GULP

Code details

The original version of GULP [115] was written in Fortran 77 since the more recent standards had yet to be released. This implied that memory was statically allocated via a series of parameters. Subsequently, non-standard extensions were introduced to allow the second derivative arrays to be dynamically declared, since they represented the dominant use of memory. For the current version Fortran 90 has now been adopted leading to full use of dynamic memory.

The program has been compiled and tested for most Unix-style operating systems, including Linux and Apple-Macintosh OSX, using most Fortran 90 compilers. While compilation under MS-DOS is in principle possible, this operating system is not supported since it is the only operating system that cannot be automatically catered for within a single standard Makefile.

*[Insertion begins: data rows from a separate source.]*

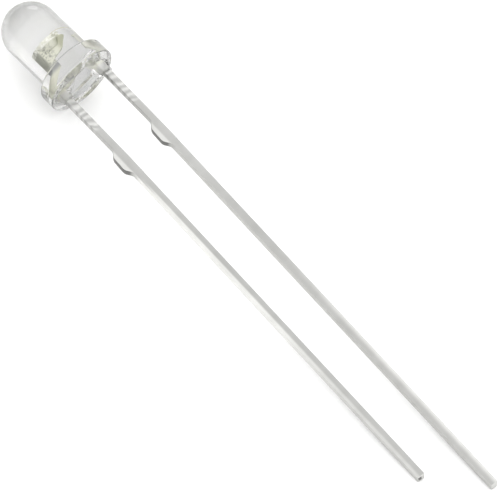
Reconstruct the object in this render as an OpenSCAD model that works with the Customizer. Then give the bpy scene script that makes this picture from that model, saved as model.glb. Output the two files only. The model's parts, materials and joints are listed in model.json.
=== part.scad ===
// Through hole lamp: a round 3 mm water-clear diode with two stamped legs. Millimetres.
// Every piece is drawn upright first: the flange's underside is on z = 0, the dome points up,
// the short leg is at -X, the long leg at +X and the lead frame lies in the XZ plane.
// lie_down() then lays it on the table as it comes to rest, on the flange's rim and both leg tips.

/* [Lens] */
// Diameter of the straight barrel and of the dome
barrel_d = 3.05; // [2.9:0.05:3.2]
// Height from the flange's underside to the top of the dome
lens_h = 5.4; // [4.8:0.1:6.5]
// Diameter of the flange
flange_d = 4; // [3.8:0.05:4.4]
// Height of the flange
flange_h = 1; // [0.8:0.05:1.2]
// Rounding of the flange's upper rim
flange_top_r = 0.18; // [0.08:0.02:0.25]
// Rounding of the flange's lower rim
flange_foot_r = 0.08; // [0.04:0.02:0.15]
// Rounding where the barrel rises from the flange
barrel_foot_r = 0.12; // [0.05:0.01:0.15]
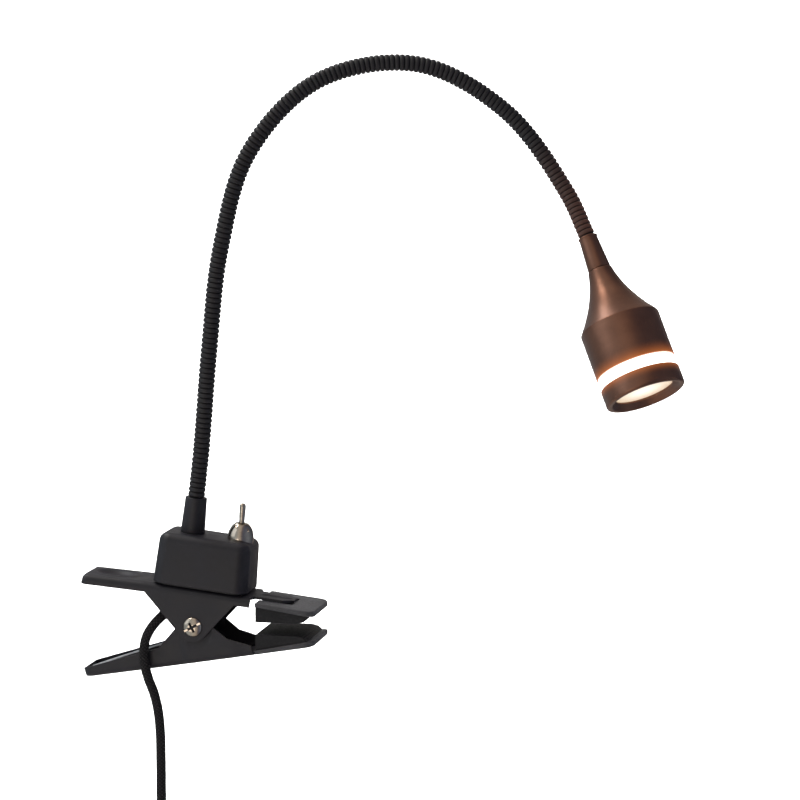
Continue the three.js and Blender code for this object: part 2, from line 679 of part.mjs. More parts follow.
// The torsion spring: a coil round the spacer, one leg along the inside of each handle.
function clampSpring() {
  const y0 = (-COIL_TURNS * COIL_PITCH) / 2;
  const lift = GAP + WIRE_RADIUS;
  const legEnd = plateUnder - lift;
  const droopDrop = (LEG_REACH - HANDLE_FOLD) * Math.tan(HANDLE_DROOP * DEG);
  const local = (matrix, x, y, z) => new THREE.Vector3(x, y, z).applyMatrix4(matrix);
  const toClip = clip.matrix.clone().invert();
  const inClip = (point) => point.applyMatrix4(toClip);
  const lowerLeg = [
    [LEG_REACH, legEnd],
    [LEG_REACH * 0.62, legEnd - 1.6],
    [LEG_REACH * 0.3, legEnd * 0.62],
  ];
  const points = lowerLeg.map(([x, z]) => inClip(local(lower.matrix, -x, y0, -z)));
  const steps = COIL_TURNS * 8;
  for (let i = 0; i <= steps; i += 1) {
    const angle = -Math.PI / 2 + (i * Math.PI) / 4;
    const y = y0 + (COIL_PITCH * i) / 8;
    points.push(new THREE.Vector3(COIL_RADIUS * Math.cos(angle), y, COIL_RADIUS * Math.sin(angle)));
  }
  const upperEnd = legEnd - droopDrop;
  const upperLeg = [
    [LEG_REACH * 0.3, legEnd * 0.58],
    [LEG_REACH * 0.62, upperEnd - 1.8],
    [LEG_REACH, upperEnd],
  ];
  points.push(...upperLeg.map(([x, z]) => new THREE.Vector3(-x, -y0, z)));
  return alongCurve(new THREE.CatmullRomCurve3(points), WIRE_RADIUS, 6, 100);
}
place(clip, "clamp_spring", solid(clampSpring()), steel);

// ---------------------------------------------------------------- collar
const collarFoot = housingTop + GAP;
const collarTop = collarFoot + COLLAR_HEIGHT;
const collarProfile = [
  [LEAD_BORE, collarFoot - STUD_LENGTH],
  [STUD_RADIUS, collarFoot - STUD_LENGTH],
  [STUD_RADIUS, collarFoot],
  [COLLAR_BASE_RADIUS, collarFoot],
  [COLLAR_TOP_RADIUS, collarTop - COLLAR_BEVEL],
  [COLLAR_TOP_RADIUS - COLLAR_BEVEL, collarTop],
  [LEAD_BORE, collarTop],
];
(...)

The code has also been parallelised for the evaluation of the energy and first derivatives using MPI, based upon a replicated data paradigm. When performing calculations on sufficiently large systems that require the use of parallel computers, then the most appropriate types of calculation are usually either conjugate gradient optimisation or molecular dynamics. Hence, the absence of second derivatives is less critical. However, a distributed data algorithm for the second derivatives and using Scalapack for matrix diagonalisation/inversion would be feasible and may be implemented in the future. Because GULP is currently targetted primarily at crystalline systems, where unit cells are typically small, the distribution of parallel work does not use a spatial decomposition. Instead the Brode-Ahlrichs algorithm [116] is used for the pairwise loops in real space in order to try to ensure load balancing over the processors. A similar approach is used for the four-body potentials based on the first two atoms of the sequence of four. In the case of three-body potentials, the work is divided by a straight distribution of pivot atoms over the nodes. Parallelisation in reciprocal space is achieved by a equal division of reciprocal lattice vectors over nodes. Given that the number of operations per $k$-vector is equal, this should guarantee load balancing as long as the number of reciprocal lattice vectors is large compared with the number of processors (which is almost always the case).